**The request**
Repeat the material exactly, every line of it.

**Data provided**
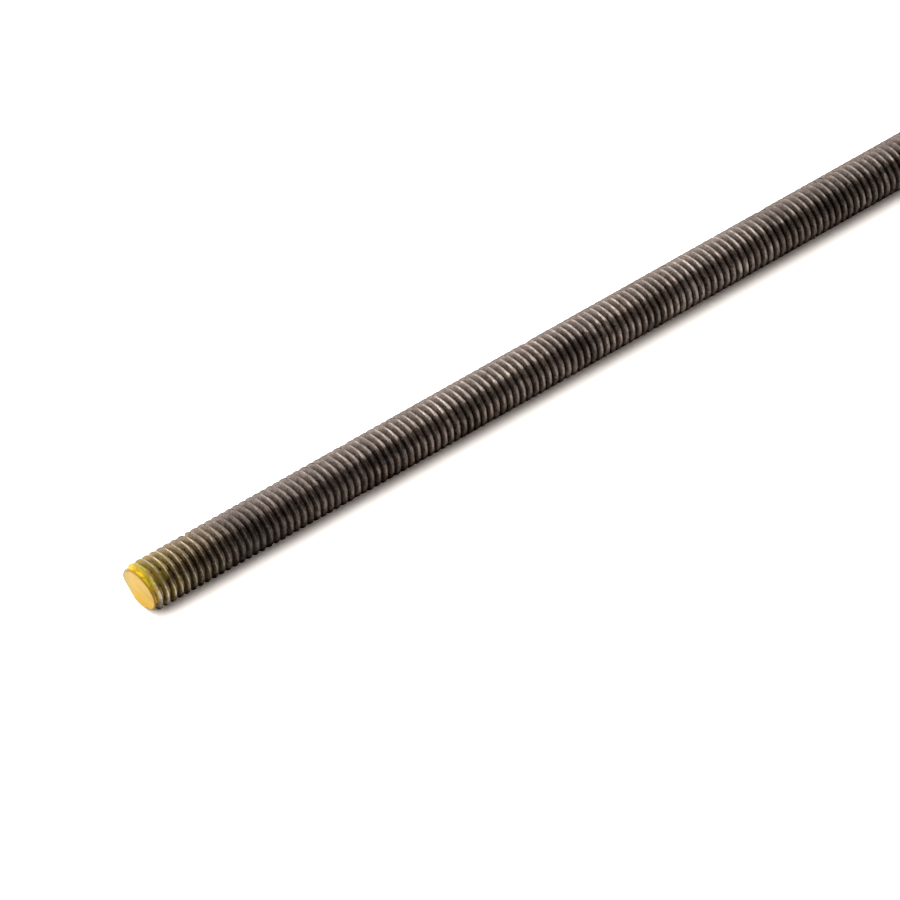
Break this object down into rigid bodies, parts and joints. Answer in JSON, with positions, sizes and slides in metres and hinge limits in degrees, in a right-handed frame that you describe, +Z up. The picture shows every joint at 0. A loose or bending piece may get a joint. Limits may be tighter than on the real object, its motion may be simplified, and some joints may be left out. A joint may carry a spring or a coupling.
{
  "type": "threaded rod",
  "caption": "Straight steel rod with a right-hand screw thread along its whole length and chamfered ends, one of them painted yellow; nuts run on it to clamp, hang or space things.",
  "frame": {"origin": "middle of the painted end face, on the rod's axis", "axes": "+X runs along the rod from the painted end to the bare end; +Z up; the rod is round, so Y and Z are alike"},
  "size_m": [1, 0.008, 0.008],
  "materials": {
    "steel": "plain rolled thread, darkened and lightly oiled, with yellow paint on the first end"
  },
  "bodies": {
    "root": {"threaded_rod": "steel"}
  },
  "joints": []
}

**Output below**
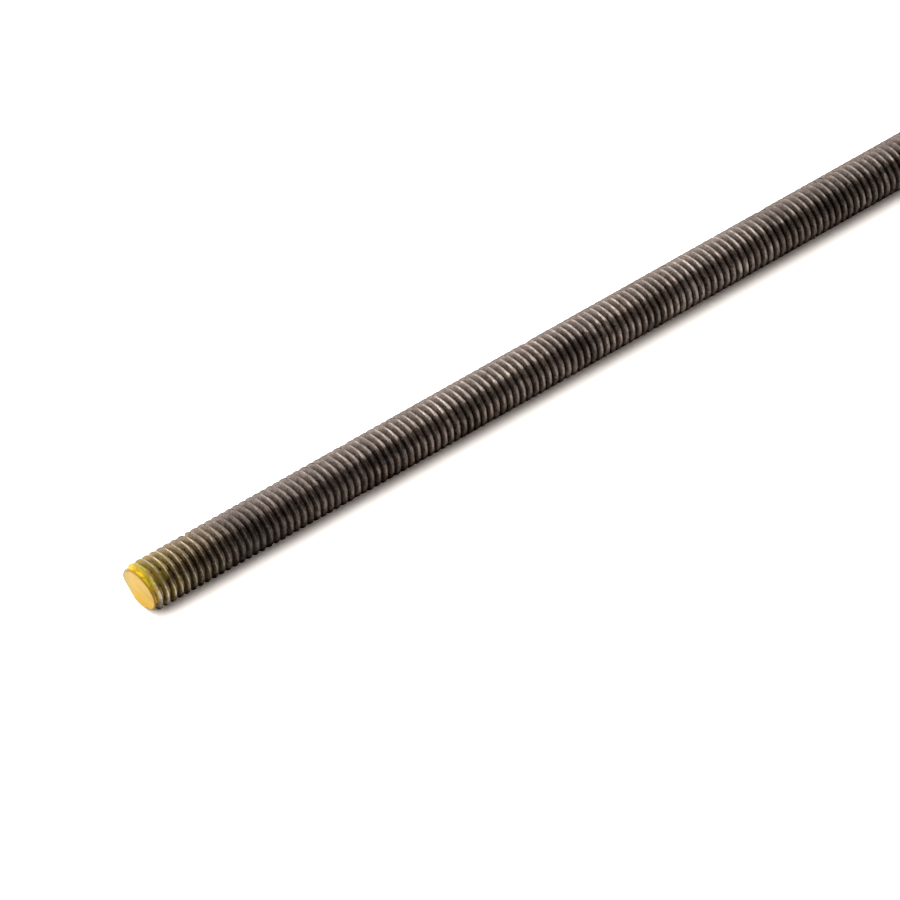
Break this object down into rigid bodies, parts and joints. Answer in JSON, with positions, sizes and slides in metres and hinge limits in degrees, in a right-handed frame that you describe, +Z up. The picture shows every joint at 0. A loose or bending piece may get a joint. Limits may be tighter than on the real object, its motion may be simplified, and some joints may be left out. A joint may carry a spring or a coupling.
{
  "type": "threaded rod",
  "caption": "Straight steel rod with a right-hand screw thread along its whole length and chamfered ends, one of them painted yellow; nuts run on it to clamp, hang or space things.",
  "frame": {"origin": "middle of the painted end face, on the rod's axis", "axes": "+X runs along the rod from the painted end to the bare end; +Z up; the rod is round, so Y and Z are alike"},
  "size_m": [1, 0.008, 0.008],
  "materials": {
    "steel": "plain rolled thread, darkened and lightly oiled, with yellow paint on the first end"
  },
  "bodies": {
    "root": {"threaded_rod": "steel"}
  },
  "joints": []
}